--- BEGIN LISTED RECORDS ---

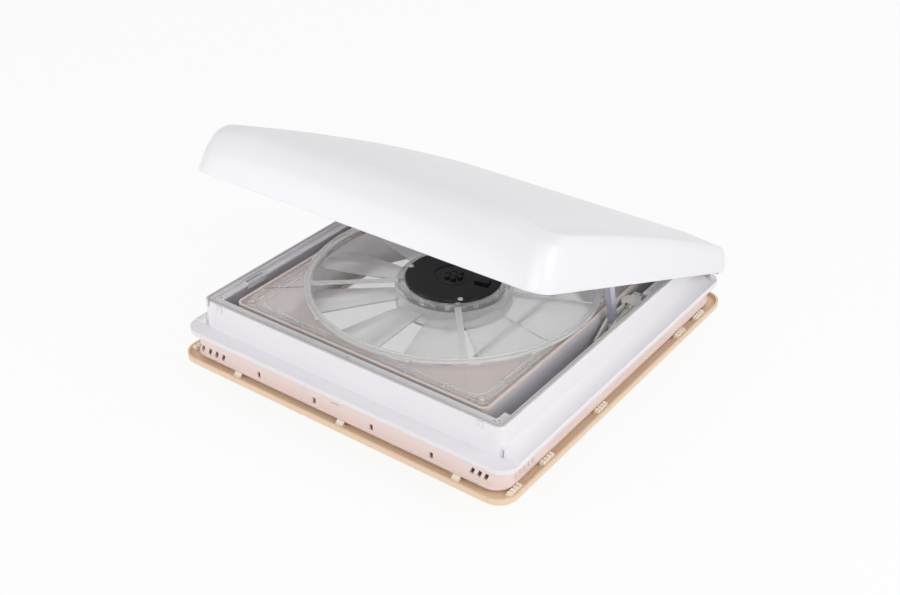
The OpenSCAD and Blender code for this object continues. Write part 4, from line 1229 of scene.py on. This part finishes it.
    def build_braces(self) -> None:
        """Builds the carrier's inner rails and the stars of ribs between them."""
        high = Extent.of("fan_carrier").low.z
        low = high - self.rib_h
        gap, thick = self.rail_gap, self.rib_t
        for name, inset in zip(("carrier_outer_rail", "carrier_inner_rail"), self.rails):
            near = [self.past_duct(self.square_row(inset + thick, z), gap) for z in (low, high)]
            far = [self.past_duct(self.square_row(inset, z), gap + thick) for z in (low, high)]
            rows = [near[0], far[0], far[1], near[1]]
            place(closed_band(name, rows, Finish.GUARD), "base", "clear_plastic")
        stars = cloud(self.star_points((low + high) / 2))
        place(self.brace_recipe().bake("carrier_braces", stars, Finish.GUARD), "base", "clear_plastic")

    def corner_points(self) -> list[Point]:
        """Finds the places of the carrier's four screws.

        Returns:
            The middle of each head's underside.
        """
        old = Extent.of("carrier_screws")
        z = old.high.z - self.corner_h
        across = (old.low.x + self.corner_r, old.high.x - self.corner_r)
        along = (old.low.y + self.corner_r, old.high.y - self.corner_r)
        return [(x, y, z) for x in across for y in along]

    def cap_points(self) -> list[Point]:
        """Finds the places of the cap's three screws.

        Returns:
            The middle of each head's underside.
        """
        cap = Extent.of("motor_cap")
        turns = [math.radians(a) for a in self.cap_angles]
        r, mid = self.cap_bolt, cap.mid
        return [(mid.x + r * math.cos(a), mid.y + r * math.sin(a), cap.high.z) for a in turns]

    def dress(self, screws: Screws) -> None:
        """Builds the shroud and the braces and gives the fan its finishes and screws.

        Args:
            screws: the recipe for screws.
        """
        self.build_shroud()
        self.build_braces()
        wear("collar", Finish.COLLAR)
        wear("fan_carrier", Finish.CLEAR)
        wear("guard_ring", Finish.GUARD)
        wear("motor_mount", Finish.CUP)
        wear("impeller", Finish.BLADE)
        wear("motor_housing", Finish.MOTOR)
        wear("motor_cap motor_plug", Finish.CAP)
        wear("motor_shaft impeller_nut", Finish.ZINC)
        old = Extent.of("carrier_screws")
        screws.put(
            "corner_screws", self.corner_points(), "carrier_screws", Finish.PEG,
            Head_Radius=self.corner_r, Head_Height=self.corner_h, Shank_Length=old.size.z - self.corner_h,
        )
        screws.put(
            "cap_screws", self.cap_points(), "motor_screws", Finish.ZINC,
            Head_Radius=self.cap_r, Head_Height=self.cap_h, Shank_Length=Extent.of("motor_cap").size.z,
        )


@dataclass
class CeilingSide:
    """Ceiling frame, trim, clips and fly screen.

    One layer of wires lies above the other by twice the layer's share of a wire.
    """

    pitch: float = 2.0 * MM
    wire: float = 0.22 * MM
    layer: float = 0.45

    def screen_recipe(self) -> Recipe:
        """Builds the tree of the fly screen's crossing wires.

        Returns:
            The recipe, which makes its own points.
        """
        zero = {f"Middle {axis}": 0.0 for axis in "XYZ"}
        sizes = {"Half Width": 0.1, "Half Depth": 0.1, "Pitch": self.pitch, "Wire": self.wire, **zero}
        made = Recipe("FlyScreen", sizes)
        tree, ins = made.tree, made.ins
        whole = tree.add("GeometryNodeJoinGeometry")
        ways = (("Half Width", "Half Depth", 0, self.layer), ("Half Depth", "Half Width", 1, -self.layer))
        for along, across, axis, lift in ways:
            reach = tree.maths("MULTIPLY", ins[along], 2.0)
            gaps = tree.maths("FLOOR", tree.maths("DIVIDE", reach, ins["Pitch"]))
            edge, height = tree.maths("MULTIPLY", ins[along], -1.0), tree.maths("MULTIPLY", ins["Wire"], lift)
            start = tree.add("ShaderNodeCombineXYZ", {axis: edge, 2: height}).outputs[0]
            step = tree.add("ShaderNodeCombineXYZ", {axis: ins["Pitch"]}).outputs[0]
            row = {"Count": tree.maths("ADD", gaps, 1.0), "Start Location": start, "Offset": step}
            line = tree.add("GeometryNodeMeshLine", row, mode="OFFSET").outputs[0]
            size = tree.add("ShaderNodeCombineXYZ", {0: ins["Wire"], 1: ins["Wire"], 2: ins["Wire"]})
            tree.feed(size, 1 - axis, tree.maths("MULTIPLY", ins[across], 2.0))
            wire = tree.add("GeometryNodeMeshCube", {"Size": size.outputs[0]}).outputs[0]
            spread = tree.add("GeometryNodeInstanceOnPoints", {"Points": line, "Instance": wire})
            tree.tree.links.new(spread.outputs[0], whole.inputs[0])
        middle = tree.add("ShaderNodeCombineXYZ", {i: ins[f"Middle {axis}"] for i, axis in enumerate("XYZ")})
        there = {"Geometry": whole.outputs[0], "Translation": middle.outputs[0]}
        made.finish(tree.add("GeometryNodeTransform", there).outputs[0], Finish.MESH)
        return made

    def build_screen(self) -> None:
        """Stretches the fly screen over its frame."""
        old = Extent.of("fly_screen")
        mid = old.mid
        screen = self.screen_recipe().bake(
            "screen_wires", cloud([]), Finish.MESH, Half_Width=old.size.x / 2, Half_Depth=old.size.y / 2,
            Middle_X=mid.x, Middle_Y=mid.y, Middle_Z=mid.z,
        )
        place(screen, "base", "screen_mesh", "fly_screen")

    def dress(self) -> None:
        """Gives the ceiling side its finishes and its screen."""
        wear("ceiling_frame", Finish.PINK)
        wear("ceiling_trim", Finish.TAN)
        wear("trim_side_clips trim_front_clips", Finish.CLIP)
        wear("screen_frame", Finish.COLLAR)
        wear("clamp_screws", Finish.ZINC)
        wear("control_box switch_bezel mode_switch fuse_cap", Finish.DARK)
        wear("speed_knob", Finish.IVORY)
        self.build_screen()


@dataclass
class Studio:
    """Floor, lights and the camera at the photograph's angle.

    Each lamp has a name, a place, a diameter and a power in watts.
    """

    azimuth: float = 36.51
    elevation: float = 31.72
    roll: float = -0.25
    eye: Point = (0.7720, -1.0657, 0.8240)
    lens: float = 50.1
    sensor: float = 36.0
    clip: tuple[float, float] = (0.05, 60.0)
    aim: Point = (0, 0, 0.05)
    floor_half: float = 6.0
    floor_gap: float = 0.5 * MM
    floor_grey: float = 0.95
    floor_roughness: float = 0.9
    seen_white: float = 0.9
    sky: float = 0.57
    lamps: tuple[tuple[str, Point, float, float], ...] = (
        ("key", (2.0, 0.0, 1.1), 1.5, 14),
        ("front", (0.9, -1.4, 0.9), 1.2, 5.2),
        ("fill", (-0.9, -1.4, 0.55), 0.9, 5.2),
        ("back", (0.3, 2.2, 1.6), 1.8, 3),
    )

    def set_camera(self) -> None:
        """Puts the camera where the photograph was taken from."""
        az, el, roll = (math.radians(v) for v in (self.azimuth, self.elevation, self.roll))
        back = Vector((math.sin(az) * math.cos(el), -math.cos(az) * math.cos(el), math.sin(el)))
        right = Vector((math.cos(az), math.sin(az), 0))
        up = back.cross(right)
        across = right * math.cos(roll) + up * math.sin(roll)
        above = -right * math.sin(roll) + up * math.cos(roll)
        lens = bpy.data.cameras.new("camera")
        lens.lens, lens.sensor_width, lens.sensor_fit = self.lens, self.sensor, "HORIZONTAL"
        lens.clip_start, lens.clip_end = self.clip
        eye = bpy.data.objects.new("camera", lens)
        bpy.context.scene.collection.objects.link(eye)
        turn = Matrix((across, above, back)).transposed()
        eye.matrix_world = Matrix.Translation(self.eye) @ turn.to_4x4()
        bpy.context.scene.camera = eye

    def lamp(self, name: str, spot: Point, size: float, watts: float) -> None:
        """Adds a plain soft lamp that faces the vent.

        Args:
            name: the lamp's name.
            spot: where it hangs.
            size: its diameter.
            watts: its power.
        """
        light = bpy.data.lights.new(name, "AREA")
        light.shape, light.size, light.energy = "DISK", size, watts
        lamp = bpy.data.objects.new(name, light)
        bpy.context.scene.collection.objects.link(lamp)
        lamp.location = spot
        aim = Vector(self.aim) - Vector(spot)
        lamp.rotation_euler = aim.to_track_quat("-Z", "Y").to_euler()

    @staticmethod
    def any_ray(tree: Tree, *kinds: str) -> bpy.types.NodeSocket:
        """Adds nodes that pick out rays of the given kinds.

        Args:
            tree: the tree to add them to.
            kinds: names of the Light Path node's outputs.

        Returns:
            A socket that is 1 for such a ray, else 0.
        """
        path = tree.add("ShaderNodeLightPath")
        picked = path.outputs[kinds[0]]
        for kind in kinds[1:]:
            picked = tree.maths("MAXIMUM", picked, path.outputs[kind])
        return picked

    def build_floor(self) -> None:
        """Builds a plain white floor that keeps the vent's shadow and is clear from below."""
        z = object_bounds()[0].z - self.floor_gap
        mesh = bpy.data.meshes.new("floor")
        r = self.floor_half
        mesh.from_pydata([(-r, -r, z), (r, -r, z), (r, r, z), (-r, r, z)], [], [(0, 1, 2, 3)])
        floor = bpy.data.objects.new("floor", mesh)
        bpy.context.scene.collection.objects.link(floor)
        material, tree, surface = shader("Floor")
        tree.feed(surface, "Base Color", (self.floor_grey, self.floor_grey, self.floor_grey, 1))
        tree.feed(surface, "Roughness", self.floor_roughness)
        seen = self.any_ray(tree, "Is Camera Ray", "Is Glossy Ray")
        through = self.any_ray(tree, "Is Transmission Ray")
        share = tree.maths("MAXIMUM", tree.maths("MULTIPLY", seen, self.seen_white), through)
        white = tree.add("ShaderNodeEmission", {"Color": (1, 1, 1, 1), "Strength": 1.0})
        both = tree.add("ShaderNodeMixShader", {0: share, 1: surface.outputs[0], 2: white.outputs[0]})
        below = tree.add("ShaderNodeNewGeometry").outputs["Backfacing"]
        clear = tree.add("ShaderNodeBsdfTransparent").outputs[0]
        whole = tree.add("ShaderNodeMixShader", {0: below, 1: both.outputs[0], 2: clear})
        tree.feed(tree.tree.nodes["Material Output"], "Surface", whole.outputs[0])
        mesh.materials.append(material)
        floor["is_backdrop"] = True

    def build_world(self) -> None:
        """Sets a plain surround that lights softly and is seen white."""
        world = bpy.data.worlds.new("surround")
        world.use_nodes = True
        world.node_tree.nodes.clear()
        tree = Tree(world.node_tree)
        seen = self.any_ray(tree, "Is Camera Ray", "Is Glossy Ray", "Is Transmission Ray")
        strength = tree.maths("ADD", tree.maths("MULTIPLY", seen, 1.0 - self.sky), self.sky)
        back = tree.add("ShaderNodeBackground", {"Color": (1, 1, 1, 1), "Strength": strength})
        tree.add("ShaderNodeOutputWorld", {"Surface": back.outputs[0]})
        bpy.context.scene.world = world

    def build(self) -> None:
        """Builds the whole studio."""
        bpy.context.scene.view_settings.view_transform = "Standard"
        self.set_camera()
        self.build_floor()
        self.build_world()
        for lamp in self.lamps:
            self.lamp(*lamp)


def main() -> None:
    """Builds the studio and every sub-assembly in order."""
    logging.basicConfig(level=logging.INFO, format="%(name)s: %(message)s")
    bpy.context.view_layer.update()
    Studio().build()
    screws = Screws()
    OuterFrame().dress()
    RoofLid().dress()
    Lifter().dress(screws)
    Fan().dress(screws)
    CeilingSide().dress()


if __name__ == "__main__":
    main()
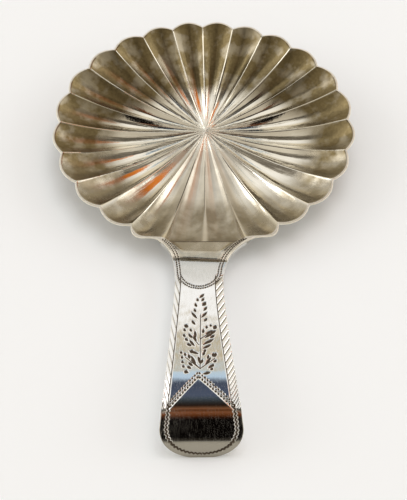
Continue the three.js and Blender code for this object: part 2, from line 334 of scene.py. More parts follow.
def flute_columns(first, last):
    """Columns round the bowl as flute numbers and places across them, crowded towards the
    ridges. The two flutes at the handle have more of them, evenly spread for the tab."""
    flutes, places = [], []
    for k in range(first, last + 1):
        near = k % FLUTES in (HALF_TURN - 1, HALF_TURN)
        steps = NEAR_FLUTE_STEPS if near else FLUTE_STEPS
        even = np.linspace(-1, 1, steps + 1)
        crowded = RIDGE_CROWDING * np.sin(np.pi / 2 * even) + (1 - RIDGE_CROWDING) * even
        flutes.append(np.full(steps, k % FLUTES))
        places.append((even if near else crowded)[:-1])
    flutes.append([last % FLUTES])
    places.append([1.0])
    return np.concatenate(flutes), np.concatenate(places)


def drop_under(top, thickness):
    """The under face of a sheet: the same points, lower by its upright thickness."""
    under = top.copy()
    under[..., 2] -= thickness
    return under


# Sulphide toning of the bowl by the share of the way out and its wear, and painted shade along the
# ridges
TONING_START = 0.47
TONING_FULL = 0.7
WORN_RIDGE = (-0.02, 0.12)
NEAR_TONING = 0.7
NEAR_TONING_PLACE = (0, 14)
LEFT_WEAR = 0.06
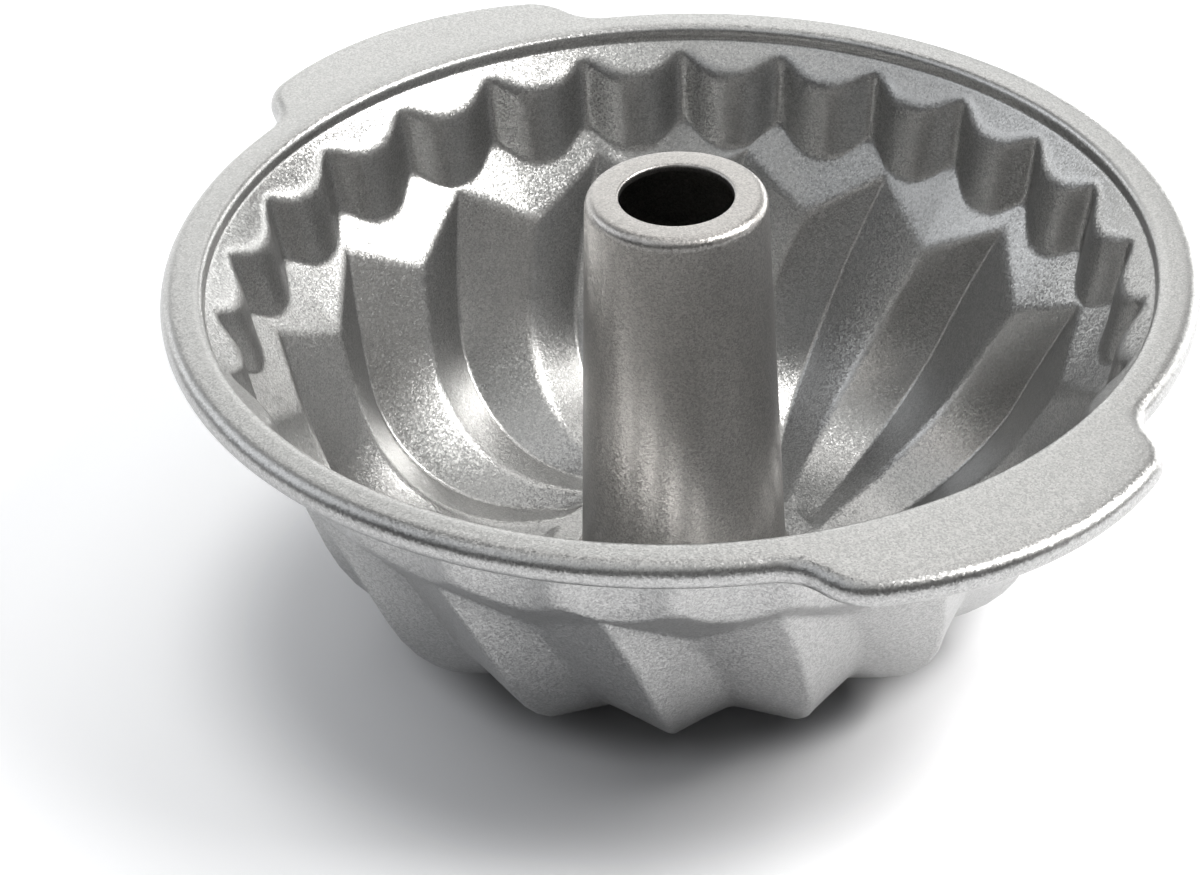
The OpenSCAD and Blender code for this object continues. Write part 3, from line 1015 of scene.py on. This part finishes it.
# %% [markdown]
# The table is a wide white sheet. Lit as the pan is, it would look light grey, so it glows a little for
# the camera and for reflections, which lifts it to white and lets the metal mirror the same white. The
# glow is left out of a disc round the shadow's middle, near the pan's foot: that disc is a painted
# shadow, which keeps the contact shadow dark. The glow rises once more far away, where the lamps reach
# less. Under the pan the sheet is painted a darker grey, a painted shade that keeps the gaps between the
# feet as dark as real ones. Smooth rises with the distance do all three.

# %% Rises across the table
LIFT_FROM, LIFT_FULL, TABLE_LIFT = 0.082, 0.125, 0.34
FAR_FROM, FAR_FULL, FAR_LIFT = 0.35, 1.2, 0.65
# Painted shade under the pan: inside these radii the table's colour is darkened.
PAINTED_SHADE_FROM, PAINTED_SHADE_FULL, PAINTED_SHADE_DARK = 0.068, 0.084, 0.5
# The middle of the painted shadow: the table round it gets no glow, whatever the lamps do.
PAINTED_SHADOW_MIDDLE = studio(-0.018, -0.018, 0)


def eased_step(tree, value, start, end, height):
    """Nothing below start, height above end, and a smooth rise between them."""
    node = tree.nodes.new("ShaderNodeMapRange")
    node.interpolation_type = "SMOOTHSTEP"
    link(tree, value, node.inputs["Value"])
    for name, number in (("From Min", start), ("From Max", end), ("To Min", 0.0), ("To Max", height)):
        node.inputs[name].default_value = number
    return node.outputs["Result"]


print("the shadow's middle lies at", in_mm([PAINTED_SHADOW_MIDDLE]), "mm")

# %% [markdown]
# The table's paint is nearly matt. The Light Path node tells the rays apart: the glow counts for rays
# from the camera, from a reflection or through something clear, and not for the light that the table
# gives to the pan.

# %% Material: white table
TABLE_COLOR = (0.87, 0.875, 0.895)
TABLE_ROUGH = 0.7


def seen_rays(tree):
    """1 for rays from the camera, and for reflected and transmitted ones."""
    rays = tree.nodes.new("ShaderNodeLightPath").outputs
    seen = math_node(tree, "MAXIMUM", rays["Is Camera Ray"], rays["Is Glossy Ray"])
    return math_node(tree, "MAXIMUM", seen, rays["Is Transmission Ray"])


def table_material():
    material = bpy.data.materials.new("white_table")
    material.use_nodes = True
    tree = material.node_tree
    shader = tree.nodes["Principled BSDF"]
    shader.inputs["Roughness"].default_value = TABLE_ROUGH
    place = object_place(tree)
    # Under the pan the base colour is painted darker: painted shade, not the table's own colour.
    outside_painted_shade = eased_step(tree, vector_node(tree, "LENGTH", place), PAINTED_SHADE_FROM, PAINTED_SHADE_FULL, 1.0)
    painted_shade_color = (*(PAINTED_SHADE_DARK * c for c in TABLE_COLOR), 1)
    paint = color_mix(tree, outside_painted_shade, painted_shade_color, (*TABLE_COLOR, 1))
    link(tree, paint, shader.inputs["Base Color"])
    # The glow grows with the distance from the shadow's middle, so the table round it stays darker: a
    # painted shadow.
    from_painted_shadow = vector_node(tree, "SUBTRACT", place, tuple(PAINTED_SHADOW_MIDDLE))
    from_painted_shadow = vector_node(tree, "LENGTH", from_painted_shadow)
    near_lift = eased_step(tree, from_painted_shadow, LIFT_FROM, LIFT_FULL, TABLE_LIFT)
    far_lift = eased_step(tree, from_painted_shadow, FAR_FROM, FAR_FULL, FAR_LIFT)
    lift = math_node(tree, "ADD", near_lift, far_lift)
    shader.inputs["Emission Color"].default_value = (1, 1, 1, 1)
    link(tree, math_node(tree, "MULTIPLY", seen_rays(tree), lift), shader.inputs["Emission Strength"])
    return material


print("grey of the table under the pan:", [round(PAINTED_SHADE_DARK * c, 2) for c in TABLE_COLOR])

# %% [markdown]
# The table itself is one flat face, eight metres wide, so that its edge lies far behind the pan. It
# isn't part of the object.

# %% Table
TABLE_HALF = 4.0

table_mesh = bpy.data.meshes.new("table")
table_corners = [(x * TABLE_HALF, y * TABLE_HALF, 0) for x, y in ((-1, -1), (1, -1), (1, 1), (-1, 1))]
table_mesh.from_pydata(table_corners, [], [(0, 1, 2, 3)])
table = bpy.data.objects.new("table", table_mesh)
bpy.context.scene.collection.objects.link(table)
table.data.materials.append(table_material())
print("table:", 2 * TABLE_HALF, "m wide")

# %% [markdown]
# Beyond the table stands the studio's wall. The camera sees it pure white. Reflections see a white band
# that fades out a little above the horizon, and darkness higher up, because the metal's dark tones come
# from the unlit room over the lamps. A faint glow from all sides stands for the light that a room
# throws back.

# %% World: wall and room
AMBIENT = 0.02
WALL_LIFT = 0.9
HORIZON_FROM = 0.0
HORIZON_FULL = 0.12


def room(tree):
    """Strength of the room's light for each ray."""
    rays = tree.nodes.new("ShaderNodeLightPath").outputs
    mirrored = math_node(tree, "MAXIMUM", rays["Is Glossy Ray"], rays["Is Transmission Ray"])
    height = tree.nodes.new("ShaderNodeSeparateXYZ")
    link(tree, tree.nodes.new("ShaderNodeTexCoord").outputs["Generated"], height.inputs[0])
    dusk = eased_step(tree, height.outputs["Z"], HORIZON_FROM, HORIZON_FULL, WALL_LIFT)
    wall = math_node(tree, "SUBTRACT", WALL_LIFT, dusk)
    strength = math_node(tree, "ADD", math_node(tree, "MULTIPLY", mirrored, wall), AMBIENT)
    return math_node(tree, "MAXIMUM", strength, rays["Is Camera Ray"])


world = bpy.data.worlds.new("studio")
world.use_nodes = True
back = world.node_tree.nodes["Background"]
back.inputs["Color"].default_value = (1, 1, 1, 1)
link(world.node_tree, room(world.node_tree), back.inputs["Strength"])
bpy.context.scene.world = world
bpy.context.scene.view_settings.view_transform = "Standard"
print("nodes in the world:", len(world.node_tree.nodes))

--- END LISTED RECORDS ---

_STATED GOAL_
Sift the material for lines with the string "context". Copy each one found.

_PROBLEM SOLUTION_
        bpy.context.scene.collection.objects.link(eye)
        bpy.context.scene.camera = eye
        bpy.context.scene.collection.objects.link(lamp)
        bpy.context.scene.collection.objects.link(floor)
        bpy.context.scene.world = world
        bpy.context.scene.view_settings.view_transform = "Standard"
    bpy.context.view_layer.update()
bpy.context.scene.collection.objects.link(table)
bpy.context.scene.world = world
bpy.context.scene.view_settings.view_transform = "Standard"